A common starting point is to invest at least enough in your 401(k) to capture the full employer match, then direct additional savings into a Roth IRA. If you can eventually put 10% to 15% of your gross income toward retirement investments, you’ll be in strong shape for the long term. But don’t let the “ideal” number stop you from starting. Investing $50 a month at a 7% average annual return grows to roughly $120,000 over 30 years. Starting small and increasing over time beats waiting until you can invest a perfect amount.
Understand What to Expect
The stock market goes up and down constantly. In any given year, a 10% drop from a recent high is normal and happens more often than most beginners expect. Over longer periods, though, the U.S. stock market has historically returned roughly 7% to 10% per year on average after inflation, depending on the time period measured.
The biggest risk for beginners isn’t a market crash. It’s panic-selling during one. If your time horizon is 10 years or more, short-term drops are noise. The money you invest today is money you plan to leave alone for years, ideally decades. That patience is what turns modest regular contributions into meaningful wealth.
You’ll also owe taxes on your investments in a taxable account. When you sell a holding for more than you paid, the profit is a capital gain. If you held the investment for more than a year, the tax rate is lower (0%, 15%, or 20% depending on your income). If you held it for a year or less, the gain is taxed at your ordinary income rate. Inside a 401(k) or Roth IRA, you don’t worry about this, since the tax advantages handle it for you.

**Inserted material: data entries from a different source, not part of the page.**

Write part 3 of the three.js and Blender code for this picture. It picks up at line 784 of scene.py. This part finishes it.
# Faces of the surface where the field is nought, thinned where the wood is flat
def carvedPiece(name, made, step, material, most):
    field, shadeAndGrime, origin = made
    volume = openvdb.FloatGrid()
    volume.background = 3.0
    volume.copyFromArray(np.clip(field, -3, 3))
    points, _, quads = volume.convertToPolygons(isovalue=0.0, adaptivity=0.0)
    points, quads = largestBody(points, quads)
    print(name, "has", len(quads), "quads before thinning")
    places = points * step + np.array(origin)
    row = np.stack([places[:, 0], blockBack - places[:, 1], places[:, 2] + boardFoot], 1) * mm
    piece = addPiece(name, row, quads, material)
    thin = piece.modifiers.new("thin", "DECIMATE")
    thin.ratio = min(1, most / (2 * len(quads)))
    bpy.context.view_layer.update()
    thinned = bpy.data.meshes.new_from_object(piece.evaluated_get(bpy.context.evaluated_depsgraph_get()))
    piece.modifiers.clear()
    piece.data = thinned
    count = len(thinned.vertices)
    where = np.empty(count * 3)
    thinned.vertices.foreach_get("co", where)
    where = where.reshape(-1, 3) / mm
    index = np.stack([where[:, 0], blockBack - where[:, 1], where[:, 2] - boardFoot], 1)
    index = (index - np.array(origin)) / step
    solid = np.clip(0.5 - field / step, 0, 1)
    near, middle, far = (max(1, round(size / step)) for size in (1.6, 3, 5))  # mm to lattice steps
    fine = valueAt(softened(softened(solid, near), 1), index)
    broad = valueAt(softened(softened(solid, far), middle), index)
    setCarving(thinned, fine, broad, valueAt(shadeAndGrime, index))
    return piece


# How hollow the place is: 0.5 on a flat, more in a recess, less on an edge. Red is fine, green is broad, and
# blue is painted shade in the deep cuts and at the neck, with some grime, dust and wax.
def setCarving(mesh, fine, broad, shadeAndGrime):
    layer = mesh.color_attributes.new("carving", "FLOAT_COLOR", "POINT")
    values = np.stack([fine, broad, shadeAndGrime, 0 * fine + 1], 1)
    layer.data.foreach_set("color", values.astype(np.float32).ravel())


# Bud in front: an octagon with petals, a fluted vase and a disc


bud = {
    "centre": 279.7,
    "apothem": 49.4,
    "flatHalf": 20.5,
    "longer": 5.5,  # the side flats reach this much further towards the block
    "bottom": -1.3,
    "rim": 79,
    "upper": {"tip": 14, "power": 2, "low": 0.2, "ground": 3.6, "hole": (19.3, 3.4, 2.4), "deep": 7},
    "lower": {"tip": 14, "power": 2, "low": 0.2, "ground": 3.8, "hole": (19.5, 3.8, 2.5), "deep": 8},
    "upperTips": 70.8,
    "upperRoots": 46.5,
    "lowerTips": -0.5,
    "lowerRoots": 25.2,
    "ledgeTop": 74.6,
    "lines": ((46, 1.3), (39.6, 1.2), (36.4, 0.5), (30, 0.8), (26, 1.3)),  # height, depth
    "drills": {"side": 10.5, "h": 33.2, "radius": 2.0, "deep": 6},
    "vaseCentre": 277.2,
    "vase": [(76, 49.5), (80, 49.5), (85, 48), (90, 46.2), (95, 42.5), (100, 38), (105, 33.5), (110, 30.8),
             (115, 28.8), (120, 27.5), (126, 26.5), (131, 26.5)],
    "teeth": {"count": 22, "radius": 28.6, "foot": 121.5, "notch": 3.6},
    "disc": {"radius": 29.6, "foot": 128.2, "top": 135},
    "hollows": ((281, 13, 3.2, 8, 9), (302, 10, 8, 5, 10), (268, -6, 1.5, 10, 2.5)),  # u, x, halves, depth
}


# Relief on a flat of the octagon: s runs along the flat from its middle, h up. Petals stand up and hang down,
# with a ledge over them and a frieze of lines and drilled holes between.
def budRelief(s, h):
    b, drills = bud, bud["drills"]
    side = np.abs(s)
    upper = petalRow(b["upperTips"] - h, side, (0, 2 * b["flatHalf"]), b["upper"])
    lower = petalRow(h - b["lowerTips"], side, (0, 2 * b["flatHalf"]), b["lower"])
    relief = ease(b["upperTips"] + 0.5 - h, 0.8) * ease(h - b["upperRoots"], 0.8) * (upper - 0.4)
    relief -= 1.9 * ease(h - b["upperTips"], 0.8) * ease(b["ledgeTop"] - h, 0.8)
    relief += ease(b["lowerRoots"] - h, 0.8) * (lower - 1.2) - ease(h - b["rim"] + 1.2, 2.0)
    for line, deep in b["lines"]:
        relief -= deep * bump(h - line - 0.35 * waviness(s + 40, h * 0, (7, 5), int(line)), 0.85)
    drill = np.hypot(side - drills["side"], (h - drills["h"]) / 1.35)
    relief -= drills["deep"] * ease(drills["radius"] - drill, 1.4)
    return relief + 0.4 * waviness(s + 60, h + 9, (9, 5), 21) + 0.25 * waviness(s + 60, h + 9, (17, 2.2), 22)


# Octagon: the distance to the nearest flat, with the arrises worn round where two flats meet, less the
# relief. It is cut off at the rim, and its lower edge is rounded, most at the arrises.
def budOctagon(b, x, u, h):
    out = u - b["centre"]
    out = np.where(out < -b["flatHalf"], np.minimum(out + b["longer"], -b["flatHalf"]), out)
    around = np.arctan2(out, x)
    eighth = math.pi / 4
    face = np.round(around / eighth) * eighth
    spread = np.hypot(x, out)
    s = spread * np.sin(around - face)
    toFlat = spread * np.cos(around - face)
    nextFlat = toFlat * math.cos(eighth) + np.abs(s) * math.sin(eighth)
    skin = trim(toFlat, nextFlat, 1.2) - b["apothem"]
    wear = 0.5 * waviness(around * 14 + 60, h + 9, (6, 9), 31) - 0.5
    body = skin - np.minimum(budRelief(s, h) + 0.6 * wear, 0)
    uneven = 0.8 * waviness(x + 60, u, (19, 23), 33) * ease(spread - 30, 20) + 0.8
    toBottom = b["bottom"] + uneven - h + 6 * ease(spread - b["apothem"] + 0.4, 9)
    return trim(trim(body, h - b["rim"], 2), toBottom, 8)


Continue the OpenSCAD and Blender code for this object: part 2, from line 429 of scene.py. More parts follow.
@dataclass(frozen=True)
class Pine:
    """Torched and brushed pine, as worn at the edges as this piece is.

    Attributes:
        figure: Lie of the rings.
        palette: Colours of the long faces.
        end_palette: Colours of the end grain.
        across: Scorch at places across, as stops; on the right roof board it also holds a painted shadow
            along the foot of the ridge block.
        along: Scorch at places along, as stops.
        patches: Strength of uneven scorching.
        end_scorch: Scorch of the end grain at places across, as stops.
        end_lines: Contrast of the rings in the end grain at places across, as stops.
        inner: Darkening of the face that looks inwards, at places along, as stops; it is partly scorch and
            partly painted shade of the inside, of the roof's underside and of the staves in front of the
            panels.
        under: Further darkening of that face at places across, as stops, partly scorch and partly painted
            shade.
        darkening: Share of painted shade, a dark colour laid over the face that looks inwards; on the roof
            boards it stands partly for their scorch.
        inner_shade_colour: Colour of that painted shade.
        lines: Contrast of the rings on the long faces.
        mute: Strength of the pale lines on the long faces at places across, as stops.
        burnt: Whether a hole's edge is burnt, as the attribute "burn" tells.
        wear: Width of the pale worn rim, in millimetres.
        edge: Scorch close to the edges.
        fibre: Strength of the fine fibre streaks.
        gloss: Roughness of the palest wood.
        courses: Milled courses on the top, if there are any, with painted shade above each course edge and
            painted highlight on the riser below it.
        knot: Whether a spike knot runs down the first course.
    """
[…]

Keep It Simple as You Learn
The temptation for new investors is to overcomplicate things: researching dozens of stocks, watching daily market news, or chasing whatever’s trending. A single broad index fund inside a tax-advantaged account, funded automatically every pay period, outperforms most professional fund managers over the long run. You can always add complexity later as your knowledge and portfolio grow. The most important step is the first one.